The generalized second law of thermodynamics (GSL) was needed to present the second law of thermodynamics as valid. This is because the second law of thermodynamics, as a result of the disappearance of entropy near the exterior of black holes, is not useful. The GSL allows for the application of the law because now the measurement of interior, common entropy is possible. The validity of the GSL can be established by studying an example, such as looking at a system having entropy that falls into a bigger, non-moving black hole, and establishing upper and lower entropy bounds for the increase in the black hole entropy and entropy of the system, respectively. ^[17] One should also note that the GSL will hold for theories of gravity such as Einstein gravity, Lovelock gravity, or Braneworld gravity, because the conditions to use GSL for these can be met. ^[18]

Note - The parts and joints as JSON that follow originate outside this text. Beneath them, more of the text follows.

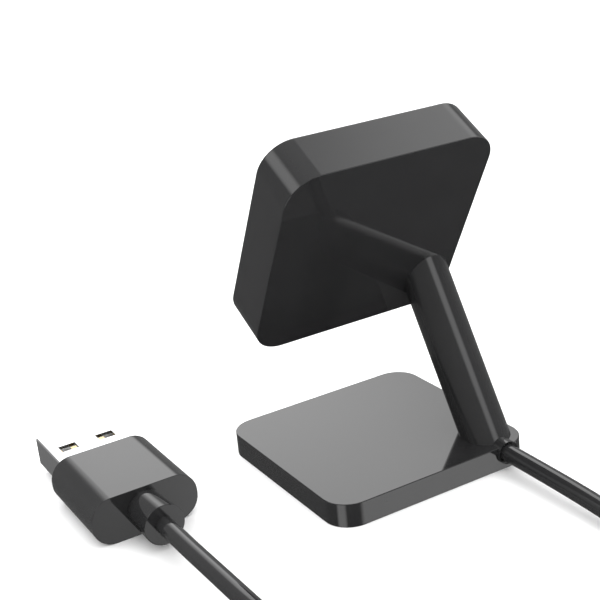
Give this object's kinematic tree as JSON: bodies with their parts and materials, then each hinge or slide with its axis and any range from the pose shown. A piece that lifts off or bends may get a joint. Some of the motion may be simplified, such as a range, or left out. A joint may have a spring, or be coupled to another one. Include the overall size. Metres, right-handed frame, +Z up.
{
  "type": "smartwatch charging dock",
  "caption": "Square weighted base and leaning stem carry a square tilted head with sprung charging pins; a thin lead ends in a flat plug.",
  "frame": {"origin": "middle of the base's underside, where the foot pad rests", "axes": "+Z up, -Y towards the watch side, +Y towards the lead, +X to the right seen from the watch side"},
  "size_m": [0.0615, 0.1363, 0.0522],
  "materials": {
    "gloss_black": "polished black moulding",
    "stem_black": "satin black rod",
    "plate_black": "matt black moulding",
    "pad_rubber": "soft grey-black silicone",
    "weight_steel": "plain stamped steel",
    "screw_steel": "plated steel",
    "board_green": "green solder mask",
    "part_black": "matt black package",
    "pin_insulator": "matt black insulator",
    "pin_brass": "gold-plated brass",
    "spring_steel": "drawn wire",
    "magnet_nickel": "nickel-plated magnet",
    "lead_sheath": "bare inner insulation",
    "cord_black": "smooth semi-gloss sheath",
    "tie_black": "hook-and-loop strap",
    "plug_black": "semi-gloss moulding",
    "plug_nickel": "bright nickel-plated sheet",
    "tongue_white": "white insulator",
    "contact_gold": "gold-plated strip"
  },
  "bodies": {
    "dock": {"base_cover": "gloss_black", "head_shell": "gloss_black", "cradle": "gloss_black", "stem": "stem_black", "base_plate": "plate_black", "foot_pad": "pad_rubber", "base_weight": "weight_steel", "base_screws": "screw_steel", "foot_screws": "screw_steel", "neck_screws": "screw_steel", "board_screws": "screw_steel", "charge_board": "board_green", "board_parts": "part_black", "pin_block": "pin_insulator", "pin_barrels": "pin_brass", "spring_1": "spring_steel", "spring_2": "spring_steel", "spring_3": "spring_steel", "spring_4": "spring_steel", "magnets": "magnet_nickel", "inner_lead": "lead_sheath", "cord_gland": "cord_black", "cord_dock_run": "cord_black", "cord_plug_run": "cord_black", "cord_coil": "cord_black", "cord_tie": "tie_black", "plug_mould": "plug_black", "plug_shell": "plug_nickel", "plug_tongue": "tongue_white", "plug_contacts": "contact_gold"},
    "pin_1": {"plunger_1": "pin_brass"},
    "pin_2": {"plunger_2": "pin_brass"},
    "pin_3": {"plunger_3": "pin_brass"},
    "pin_4": {"plunger_4": "pin_brass"}
  },
  "joints": [
    {"name": "pin_1_press", "type": "slide", "parent": "dock", "child": "pin_1", "axis": [0, 0.866, -0.5], "range_m": [0, 0.0008], "stiffness_N_per_m": 400, "springref_m": -0.0005, "deforming": ["spring_1"]},
    {"name": "pin_2_press", "type": "slide", "parent": "dock", "child": "pin_2", "axis": [0, 0.866, -0.5], "range_m": [0, 0.0008], "stiffness_N_per_m": 400, "springref_m": -0.0005, "deforming": ["spring_2"]},
    {"name": "pin_3_press", "type": "slide", "parent": "dock", "child": "pin_3", "axis": [0, 0.866, -0.5], "range_m": [0, 0.0008], "stiffness_N_per_m": 400, "springref_m": -0.0005, "deforming": ["spring_3"]},
    {"name": "pin_4_press", "type": "slide", "parent": "dock", "child": "pin_4", "axis": [0, 0.866, -0.5], "range_m": [0, 0.0008], "stiffness_N_per_m": 400, "springref_m": -0.0005, "deforming": ["spring_4"]}
  ]
}
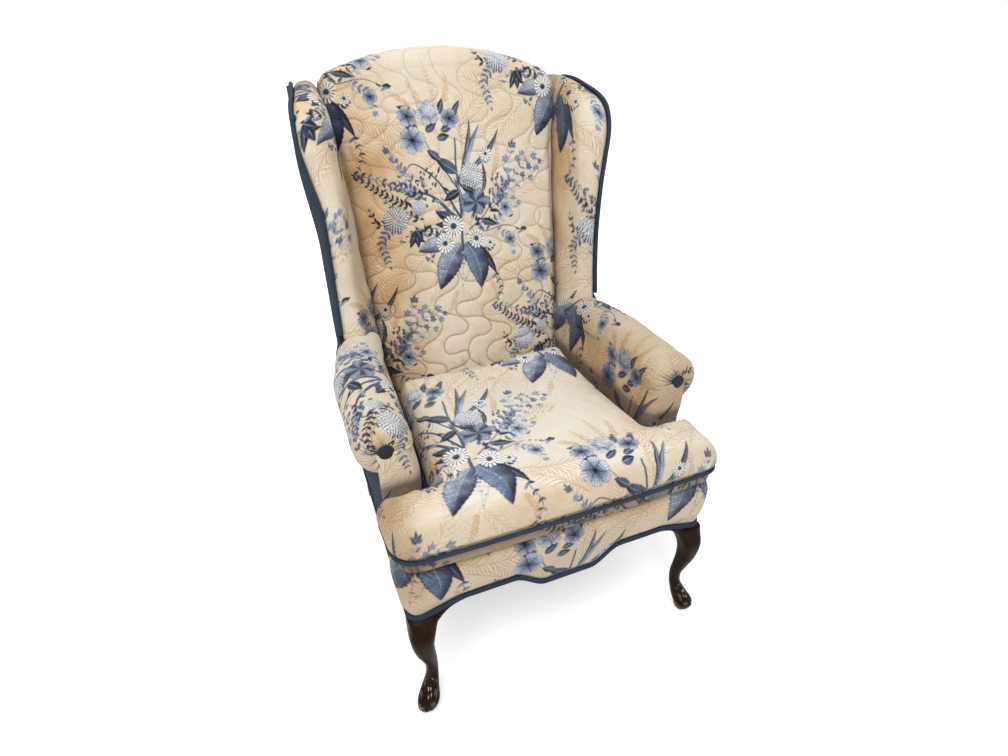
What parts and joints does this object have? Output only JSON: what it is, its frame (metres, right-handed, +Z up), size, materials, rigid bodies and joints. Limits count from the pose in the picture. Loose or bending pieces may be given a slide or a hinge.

However, on the topic of black hole formation, the question becomes whether or not the generalized second law of thermodynamics will be valid, and if it is, it will have been proved valid for all situations. Because a black hole formation is not stationary, but instead moving, proving that the GSL holds is difficult. Proving the GSL is generally valid would require using quantum-statistical mechanics, because the GSL is both a quantum and statistical law. This discipline does not exist so the GSL can be assumed to be useful in general, as well as for prediction. For example, one can use the GSL to predict that, for a cold, non-rotating assembly of ${\displaystyle N}$ nucleons, ${\displaystyle S_{BH}-S>0}$, where ${\displaystyle S_{BH}}$ is the entropy of a black hole and ${\displaystyle S}$ is the sum of the ordinary entropy. ^{[17] [19]}

The third law

Extremal black holes ^[20] have vanishing surface gravity. Stating that ${\displaystyle \kappa }$ cannot go to zero is analogous to the third law of thermodynamics, which states that the entropy of a system at absolute zero is a well defined constant. This is because a system at zero temperature exists in its ground state. Furthermore, ${\displaystyle \Delta S}$ will reach zero at zero temperature, but ${\displaystyle S}$ itself will also reach zero, at least for perfect crystalline substances. No experimentally verified violations of the laws of thermodynamics are known yet.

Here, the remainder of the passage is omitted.